Возрастной разрыв между Бахтиным и «бахтинцами» был лет на 10–15 меньше, чем между Ахматовой и «ахматовцами», и эпоха культурного наследования, взятая ими за основу, была не предреволюционная, а скорее ранняя послереволюционная, 1920-е гг. Но по сути это было то же самое стремление вступить в диалог с «позапрошлой» эпохой, минуя прошлую, – учиться не у М. Храпченко или В. Ермилова, а у самого М. Бахтина, изгоя советского литературоведения, практически ничего не опубликовавшего в 1930–1950 гг.
Пути бахтинских сирот, за пределом их общей привязанности к учителю и заботы о его здоровье и интеллектуальном наследии, тоже оказались очень разными. В. Турбин (1927–1993), по натуре педагог и публицист, преподавал бахтинский метод, теорию жанров на филфаке МГУ, в своем семинаре, который привлекал самых одаренных и неортодоксальных студентов, хотя и сам носил черты бахтинской ортодоксальности. Г. Гачев (1929–2008) переплавил бахтинское наследие в свой оригинальный метод космо-психо-логоса в изучении национальных культур. В. Кожинов (1930–2001), поначалу разрабатывавший бахтинскую теорию романа, двинулся затем в ряды славянофильских мыслителей и успешно их возглавлял в 1970-1980-е, пока не был вытеснен геополитически более хищными и метафизически наглыми евразийцами.
С. Бочаров (1929–2017) в наибольшей степени остался «частным лицом», свободным от всяких трендов и направлений: ни к чему не примыкал, ничего не провозглашал, а писал о тех, кого любил, на языке четкой филологической прозы, не впадая ни в жаргон какого-либо «изма», ни в ассоциативный произвол эссеистики.

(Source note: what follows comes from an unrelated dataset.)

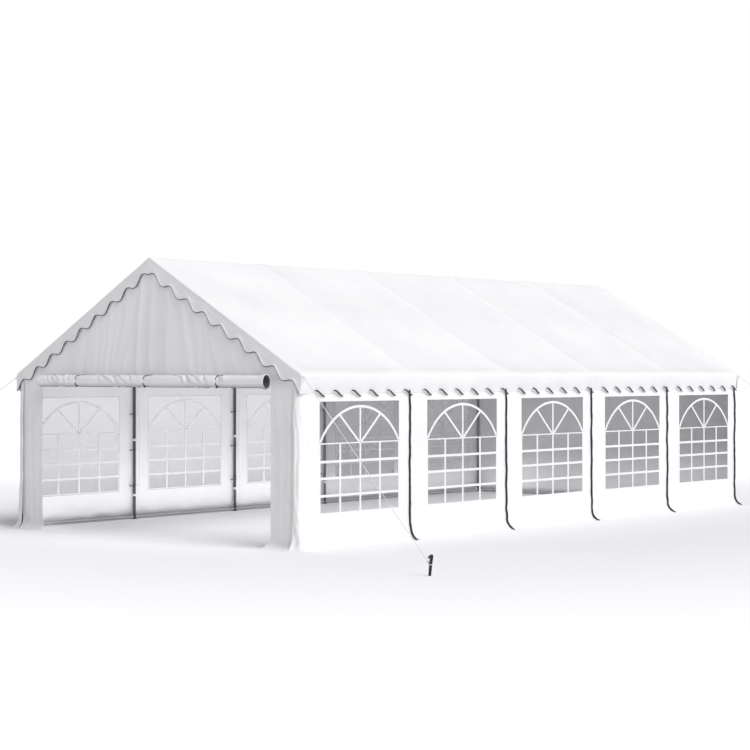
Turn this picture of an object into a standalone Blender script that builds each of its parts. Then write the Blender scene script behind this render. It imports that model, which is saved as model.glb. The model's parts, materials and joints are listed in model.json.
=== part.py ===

Уже в 1960 гг. он был фигурой легендарной. Помню восторженный шепот филологических девочек, когда он появился на каком-то вечере в МГУ. «Посмотри, это Бочаров, ведь правда, он похож на Христа?» В Бочарове были тонкость, изящество, сосредоточенность, самоуглубленность, мало свойственные даже лучшим представителям советской интеллигенции. Он умел нести в себе какую-то тишину.